Momo Kodama | News | Vom Orient zum Okzident – Momo Kodama spielt Hosokawa und Debussy

Vom Orient zum Okzident – Momo Kodama spielt Hosokawa und Debussy

Momo Kodama
© Jean-Bapstiste Millot / ECM Records
25.01.2017
Die völkerverbindenden Möglichkeiten der Kunst wurden in den letzten Jahren oft beschworen. Daniel Barenboim hat mit der Gründung des West-Eastern Divan Orchestras das vielleicht wirksamste öffentliche Zeichen gesetzt. Hier musizieren Israelis, Palästinenser und andere arabischstämmige Künstler an einem Ort zusammen. Manche Instrumentalisten verkörpern Internationalität aber auch in einer Person. Sie haben unterschiedliche kulturelle Einflüsse in sich aufgenommen und versuchen sie miteinander ins Gespräch zu bringen.
Eine solche Künstlerin ist Momo Kodama. Im Westen Japans, in Osaka geboren, fand die begabte Pianistin schon früh ihren Weg nach Europa. Bereits im Alter von dreizehn Jahren trat sie ins renommierte Conservatoire de Paris ein. Das war in den 1980er Jahren, und die blutjunge Musikerin war damals schon reif genug, um sich auf die Feinheiten ihres Spiels zu konzentrieren und ihren ästhetischen Neigungen nachzuspüren. Was sich dabei herauskristallisierte, war ein Repertoire zwischen japanischer und französischer Literatur.

Vom Orient zum Okzident: Momo Kodama

Momo Kodama hat nie zwanghaft nach musikalischen Berührungspunkten zwischen Europa und Asien gesucht. Sie wurde fündig, bevor sie zu suchen begann. Der Dialog zwischen Orient und Okzident fand bei ihr nicht öffentlich statt, sondern in ihrem Inneren, rein intuitiv, und nur der Musik gehorchend. Man könnte sagen: Es hat sich so ergeben. Der pianistische Eigensinn, das Repertoire entstanden wie selbstverständlich aus ihren Lebensbedingungen.
Der Reiz daran sind die diskreten, kaum merklichen Verbindungen, die sie herzustellen weiß und deren lose Gestalt einen zwanglosen Tanz der Kulturen hervorbringen. Ihr neues ECM-Album zeugt von dieser Freiheit, von diesem Willen, einzig die Musik sprechen zu lassen und abzuwarten, was zueinanderfindet und was nicht. Momo Kodama kombiniert auf “Point and Line” Etüden von Claude Debussy (1862–1918) und dem japanischen Avantgarde-Komponisten Toshio Hosokawa (geboren 1955).

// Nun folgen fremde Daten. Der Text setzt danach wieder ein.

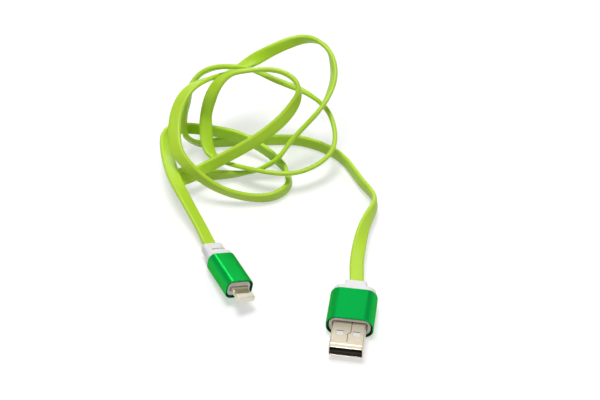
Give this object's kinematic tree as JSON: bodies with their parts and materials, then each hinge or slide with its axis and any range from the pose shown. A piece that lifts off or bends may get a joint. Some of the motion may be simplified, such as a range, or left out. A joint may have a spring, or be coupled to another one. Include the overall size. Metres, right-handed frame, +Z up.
{
  "type": "charging cable",
  "caption": "Flat charging cable lying in a loose tangle, with a type-A charger plug at one end and a small reversible phone plug at the other.",
  "frame": {"origin": "on the table, under the middle of the charger plug's sleeve, where the sleeve lies flat", "axes": "+Z up from the table; -Y along the charger plug, towards its mouth; +X across that plug"},
  "size_m": [0.0936, 0.1309, 0.041],
  "materials": {
    "shell_steel": "plated, satin",
    "dark_plastic": "satin",
    "contact_gold": "gold plated",
    "green_sleeve": "glossy anodised",
    "white_plastic": "satin",
    "tin": "satin",
    "tip_metal": "bright plated",
    "tip_insulator": "satin",
    "white_carrier": "matte",
    "board": "lacquered board",
    "chip": "satin",
    "lime_jacket": "satin soft plastic",
    "core_red": "satin",
    "core_white": "satin",
    "core_green": "satin",
    "core_black": "satin"
  },
  "bodies": {
    "root": {"charger_shell": "shell_steel", "charger_tongue": "dark_plastic", "charger_contact_1": "contact_gold", "charger_contact_2": "contact_gold", "charger_contact_3": "contact_gold", "charger_contact_4": "contact_gold", "charger_insulator": "white_plastic", "charger_inner_mould": "white_carrier", "charger_sleeve": "green_sleeve", "charger_collar": "white_plastic", "charger_crimp": "tin", "phone_tip_frame": "tip_metal", "phone_tip_insulator": "tip_insulator", "phone_contact_top_1": "contact_gold", "phone_contact_top_2": "contact_gold", "phone_contact_top_3": "contact_gold", "phone_contact_top_4": "contact_gold", "phone_contact_top_5": "contact_gold", "phone_contact_top_6": "contact_gold", "phone_contact_top_7": "contact_gold", "phone_contact_top_8": "contact_gold", "phone_contact_base_1": "contact_gold", "phone_contact_base_2": "contact_gold", "phone_contact_base_3": "contact_gold", "phone_contact_base_4": "contact_gold", "phone_contact_base_5": "contact_gold", "phone_contact_base_6": "contact_gold", "phone_contact_base_7": "contact_gold", "phone_contact_base_8": "contact_gold", "phone_inner_mould": "white_carrier", "phone_board": "board", "phone_chip": "chip", "phone_shield": "tin", "phone_sleeve": "green_sleeve", "phone_relief": "white_plastic", "phone_crimp": "tin", "cable_jacket": "lime_jacket", "core_power": "core_red", "core_data_minus": "core_white", "core_data_plus": "core_green", "core_ground": "core_black"}
  },
  "joints": []
}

Impressionen: Die Klarheit des Ungefähren

Claude Debussy ist ein Meister allmählich ineinanderfließender Klangfarben. Dagegen kultiviert Toshio Hosokawa die Ausdruckskraft des einzelnen Tons. Doch was nach zwei gegensätzlichen Konzepten klingt, findet auf dem Album von Momo Kodama zusammen. Beides ist Impression, beides lebt von dem ersten natürlichen Eindruck, den der Komponist hatte und unmittelbar in Musik umsetzte.
Wenn man die durch Pausen klar getrennten, einzeln durch den Raum geisternden Klangmonaden von Toshio Hosokawa hört, dann stellt sich ein ähnliches Gefühl natürlicher Direktheit ein, wie wenn man den weichen Klangströmen Claude Debussys folgt. Das titelgebende Point and Line von Toshio Hosokawa demonstriert exemplarisch den Kult des japanischen Komponisten um den einzelnen Ton.
Dagegen bringt “Pour les Arpèges composés” von Debussy die organischen Fließbewegungen des französischen Impressionisten beispielhaft zum Vorschein. Momo Kodama spielt Hosokawa äußerst einfühlsam, beinahe weich. Bei Debussy hingegen überzeugt ihre Transparenz. Jede einzelne Klangfarbe tritt hier glasklar hervor. So arbeitet die japanische Pianistin durch ihr konterkarierendes Spiel selbst an den west-östlichen Verbindungen mit.
Aber Stücke wie Hosokawas weich fließendes “2 Lines” oder Debussys gegliedert anmutendes “Pour les Sonorités opposées” zeigen, dass es unabhängig davon stilistische Schnittmengen der beiden Komponisten gab. Wie könnte es auch anders sein bei einem japanischen Komponisten, der in Europa studiert hat, und einem Franzosen, den es seit jeher nach fremdartigen Klängen verlangte.